:: Collected material ::
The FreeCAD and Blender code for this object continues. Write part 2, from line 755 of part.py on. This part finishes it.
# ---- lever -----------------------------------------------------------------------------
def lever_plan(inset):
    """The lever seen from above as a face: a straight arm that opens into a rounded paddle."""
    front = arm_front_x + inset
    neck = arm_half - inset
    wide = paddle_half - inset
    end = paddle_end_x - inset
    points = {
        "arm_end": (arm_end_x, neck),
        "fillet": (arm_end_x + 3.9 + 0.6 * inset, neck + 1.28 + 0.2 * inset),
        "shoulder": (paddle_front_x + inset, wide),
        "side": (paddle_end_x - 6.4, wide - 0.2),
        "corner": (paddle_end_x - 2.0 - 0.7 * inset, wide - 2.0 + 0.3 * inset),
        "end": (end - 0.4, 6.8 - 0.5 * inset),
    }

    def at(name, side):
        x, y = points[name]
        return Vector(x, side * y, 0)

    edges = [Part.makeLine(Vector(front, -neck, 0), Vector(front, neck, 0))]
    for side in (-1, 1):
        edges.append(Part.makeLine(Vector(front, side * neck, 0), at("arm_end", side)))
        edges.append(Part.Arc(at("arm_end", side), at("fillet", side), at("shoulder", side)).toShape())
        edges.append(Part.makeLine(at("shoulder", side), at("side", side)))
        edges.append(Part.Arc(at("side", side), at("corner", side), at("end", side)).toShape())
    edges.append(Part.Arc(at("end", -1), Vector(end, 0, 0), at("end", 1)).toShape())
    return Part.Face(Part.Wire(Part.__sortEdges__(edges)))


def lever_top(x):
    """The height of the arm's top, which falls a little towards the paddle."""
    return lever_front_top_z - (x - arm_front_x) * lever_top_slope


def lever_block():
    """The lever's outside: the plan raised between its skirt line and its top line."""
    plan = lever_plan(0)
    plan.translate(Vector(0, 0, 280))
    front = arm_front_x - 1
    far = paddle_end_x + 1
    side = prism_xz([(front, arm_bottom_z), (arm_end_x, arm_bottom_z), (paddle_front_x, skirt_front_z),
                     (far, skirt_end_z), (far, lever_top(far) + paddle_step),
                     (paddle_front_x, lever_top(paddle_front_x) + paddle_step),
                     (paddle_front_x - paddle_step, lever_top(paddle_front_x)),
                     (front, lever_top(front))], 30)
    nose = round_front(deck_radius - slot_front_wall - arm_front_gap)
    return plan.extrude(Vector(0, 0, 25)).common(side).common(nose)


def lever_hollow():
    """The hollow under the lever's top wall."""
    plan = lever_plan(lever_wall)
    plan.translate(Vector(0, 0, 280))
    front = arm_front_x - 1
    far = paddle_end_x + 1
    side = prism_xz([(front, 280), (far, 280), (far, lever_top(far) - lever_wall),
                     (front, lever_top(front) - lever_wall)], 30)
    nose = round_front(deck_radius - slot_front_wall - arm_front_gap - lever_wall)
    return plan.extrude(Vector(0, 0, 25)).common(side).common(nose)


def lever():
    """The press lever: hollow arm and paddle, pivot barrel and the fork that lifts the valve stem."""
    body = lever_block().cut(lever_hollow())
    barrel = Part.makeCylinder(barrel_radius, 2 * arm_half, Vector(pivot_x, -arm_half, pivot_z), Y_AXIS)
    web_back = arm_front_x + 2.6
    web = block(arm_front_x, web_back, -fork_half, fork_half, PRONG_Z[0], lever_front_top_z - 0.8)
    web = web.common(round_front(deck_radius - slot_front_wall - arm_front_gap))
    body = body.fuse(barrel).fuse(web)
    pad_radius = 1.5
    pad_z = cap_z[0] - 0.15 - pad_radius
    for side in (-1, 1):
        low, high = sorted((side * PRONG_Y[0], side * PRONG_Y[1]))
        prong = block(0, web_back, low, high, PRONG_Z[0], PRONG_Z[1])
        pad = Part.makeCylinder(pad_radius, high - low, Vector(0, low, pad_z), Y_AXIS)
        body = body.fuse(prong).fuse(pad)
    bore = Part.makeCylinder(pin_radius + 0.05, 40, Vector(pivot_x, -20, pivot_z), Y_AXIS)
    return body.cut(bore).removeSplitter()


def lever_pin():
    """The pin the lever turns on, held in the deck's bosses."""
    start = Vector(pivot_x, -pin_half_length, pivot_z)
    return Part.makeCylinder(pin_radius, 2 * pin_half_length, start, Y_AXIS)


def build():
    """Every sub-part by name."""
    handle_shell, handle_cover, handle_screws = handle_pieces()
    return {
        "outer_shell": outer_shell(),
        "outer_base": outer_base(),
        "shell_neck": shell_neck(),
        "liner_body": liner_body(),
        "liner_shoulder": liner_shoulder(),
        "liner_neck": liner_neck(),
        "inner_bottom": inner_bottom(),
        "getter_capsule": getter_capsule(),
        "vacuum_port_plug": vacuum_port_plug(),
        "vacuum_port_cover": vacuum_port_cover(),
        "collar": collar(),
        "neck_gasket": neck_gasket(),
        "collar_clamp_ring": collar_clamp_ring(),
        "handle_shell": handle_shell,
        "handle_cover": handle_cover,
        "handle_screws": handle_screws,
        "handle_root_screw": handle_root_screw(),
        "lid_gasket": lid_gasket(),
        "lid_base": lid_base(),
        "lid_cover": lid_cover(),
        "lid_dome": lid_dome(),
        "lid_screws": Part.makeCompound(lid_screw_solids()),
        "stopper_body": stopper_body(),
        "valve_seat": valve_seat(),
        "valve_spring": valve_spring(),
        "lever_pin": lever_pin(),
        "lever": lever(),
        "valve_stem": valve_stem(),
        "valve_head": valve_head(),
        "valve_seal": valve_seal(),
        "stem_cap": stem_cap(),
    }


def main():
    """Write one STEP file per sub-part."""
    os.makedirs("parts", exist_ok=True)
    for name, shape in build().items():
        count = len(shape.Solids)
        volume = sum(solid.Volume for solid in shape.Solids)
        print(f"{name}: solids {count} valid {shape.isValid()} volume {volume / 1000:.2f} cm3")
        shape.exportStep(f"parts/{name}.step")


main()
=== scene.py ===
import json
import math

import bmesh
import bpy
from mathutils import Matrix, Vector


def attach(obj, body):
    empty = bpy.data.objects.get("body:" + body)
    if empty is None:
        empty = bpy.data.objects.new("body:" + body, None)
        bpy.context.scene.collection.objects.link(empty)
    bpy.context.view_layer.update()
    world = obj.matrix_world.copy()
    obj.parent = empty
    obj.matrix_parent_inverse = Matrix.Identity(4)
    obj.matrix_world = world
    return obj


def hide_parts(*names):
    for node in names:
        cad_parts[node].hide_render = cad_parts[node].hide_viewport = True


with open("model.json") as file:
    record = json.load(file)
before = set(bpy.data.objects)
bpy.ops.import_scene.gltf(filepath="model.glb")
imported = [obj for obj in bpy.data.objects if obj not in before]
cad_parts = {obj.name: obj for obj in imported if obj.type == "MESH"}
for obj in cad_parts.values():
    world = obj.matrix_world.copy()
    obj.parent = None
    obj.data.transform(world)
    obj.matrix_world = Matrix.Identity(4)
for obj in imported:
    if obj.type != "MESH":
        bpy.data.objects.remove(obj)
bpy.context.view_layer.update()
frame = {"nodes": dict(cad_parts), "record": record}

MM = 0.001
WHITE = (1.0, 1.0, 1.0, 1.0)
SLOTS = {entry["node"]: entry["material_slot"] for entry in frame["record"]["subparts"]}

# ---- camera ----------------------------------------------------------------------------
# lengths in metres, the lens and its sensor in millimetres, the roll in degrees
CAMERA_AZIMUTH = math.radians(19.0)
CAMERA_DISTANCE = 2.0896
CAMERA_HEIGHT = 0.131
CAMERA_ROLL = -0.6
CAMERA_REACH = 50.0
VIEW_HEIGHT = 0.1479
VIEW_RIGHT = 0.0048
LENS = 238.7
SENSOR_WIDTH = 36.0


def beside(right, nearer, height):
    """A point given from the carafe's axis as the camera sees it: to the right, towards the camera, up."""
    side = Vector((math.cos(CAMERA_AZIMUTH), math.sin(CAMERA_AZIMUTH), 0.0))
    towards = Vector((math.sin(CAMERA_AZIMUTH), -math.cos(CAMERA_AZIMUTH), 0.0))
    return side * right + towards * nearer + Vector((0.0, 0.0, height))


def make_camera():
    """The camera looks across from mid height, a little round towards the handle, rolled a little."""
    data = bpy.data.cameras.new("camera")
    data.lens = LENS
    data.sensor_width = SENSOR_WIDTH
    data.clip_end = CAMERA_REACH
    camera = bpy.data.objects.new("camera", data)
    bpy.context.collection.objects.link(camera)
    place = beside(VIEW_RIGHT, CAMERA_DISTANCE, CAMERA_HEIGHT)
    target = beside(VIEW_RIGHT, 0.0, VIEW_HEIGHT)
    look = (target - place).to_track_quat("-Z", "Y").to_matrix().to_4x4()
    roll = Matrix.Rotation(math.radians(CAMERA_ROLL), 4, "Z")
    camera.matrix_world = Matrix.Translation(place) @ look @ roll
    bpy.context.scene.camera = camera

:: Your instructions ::
Copy exactly, and only, the lines from the one containing "volume = sum(solid.Volume" through the one containing "before = set(bpy.data.objects)".

:: Written answer ::
        volume = sum(solid.Volume for solid in shape.Solids)
        print(f"{name}: solids {count} valid {shape.isValid()} volume {volume / 1000:.2f} cm3")
        shape.exportStep(f"parts/{name}.step")


main()
=== scene.py ===
import json
import math

import bmesh
import bpy
from mathutils import Matrix, Vector


def attach(obj, body):
    empty = bpy.data.objects.get("body:" + body)
    if empty is None:
        empty = bpy.data.objects.new("body:" + body, None)
        bpy.context.scene.collection.objects.link(empty)
    bpy.context.view_layer.update()
    world = obj.matrix_world.copy()
    obj.parent = empty
    obj.matrix_parent_inverse = Matrix.Identity(4)
    obj.matrix_world = world
    return obj


def hide_parts(*names):
    for node in names:
        cad_parts[node].hide_render = cad_parts[node].hide_viewport = True


with open("model.json") as file:
    record = json.load(file)
before = set(bpy.data.objects)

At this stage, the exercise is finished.